Шрифт:
Интервал:
Закладка:
Да и за неодобрением чаще всего стоит: во власти все сволочи. Можно ли тут говорить об оппозиционных настроениях?
Это действительно сложная и не очень определенная конструкция. Есть настроение недовольства, есть брюзжание, чего точно нет — желания стать другими. Это формула упомянутого вами Борхеса. В тексте, посвященном 150-летию войны, принесшей свободу латиноамериканским колониям, он писал: какими бы разными мы в тот момент ни были, мы ясно выразили желание стать другими. В конце 1980-х — начале 1990-х казалось, что в стране есть стремление стать другими, сегодня я этого сказать не могу. Нет у нас сколько-нибудь значимых, авторитетных групп людей, объединенных желанием быть другими, имеющих развернутое представление, какими именно, и символически воплотивших его или в фигуре лидера, или во внятной программе. Будь они — можно было бы говорить об оппозиции.
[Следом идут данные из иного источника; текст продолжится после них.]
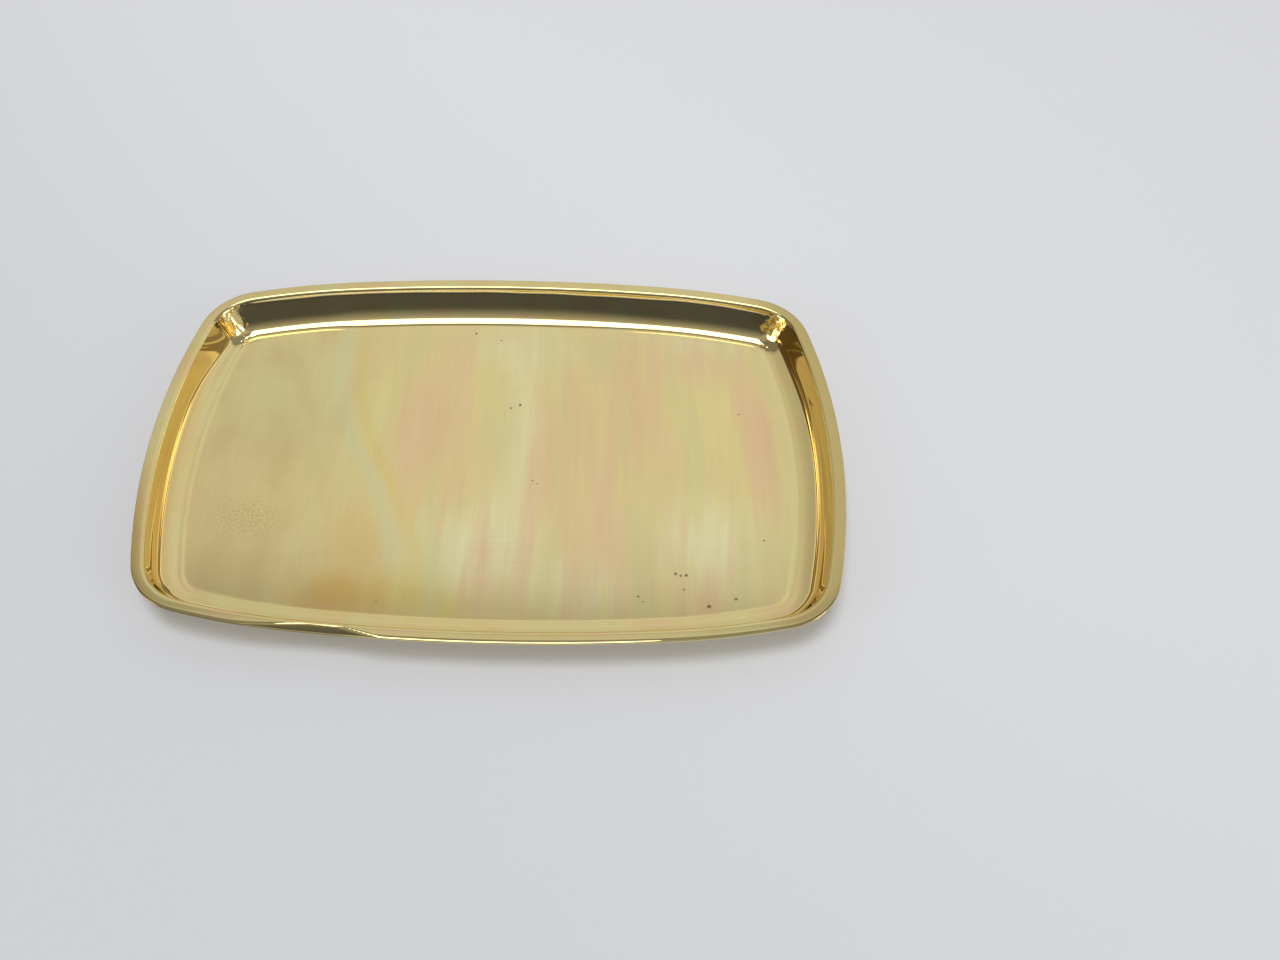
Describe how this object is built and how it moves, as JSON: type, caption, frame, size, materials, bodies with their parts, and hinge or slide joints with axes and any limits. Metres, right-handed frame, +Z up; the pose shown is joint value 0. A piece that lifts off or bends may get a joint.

Нынешняя власть не озабочена проблемой эффективного управления, она стремится символизировать нас всех, Путин играет роль сегодняшнего общего символа. С другой стороны, для людей такая фигура важна с точки зрения психотерапевтической: местные власти могут безобразничать, но есть ОН, который в случае чего, может быть, все-таки наведет порядок. В 2000 году на это надеялось более 70 % населения, сегодня Путин не собирает и 60 %, притом что он имеет высокий уровень доверия и поддержки. Но доверие и поддержка все менее обозначают надежды, за ними стоит безальтернативность — другого никого нет. Поэтому так велика готовность и населения, и лидерских групп закрывать глаза на то, что, например, Путин два дня не появлялся, когда развернулись события в Беслане, на то, что он спрятался, когда произошла катастрофа на подводной лодке «Курск». Если открыть глаза, придется признать, что в центре круга никого нет, станет тревожно. А россияне и без того достаточно напуганы, они, если удается, избегают тревожных состояний.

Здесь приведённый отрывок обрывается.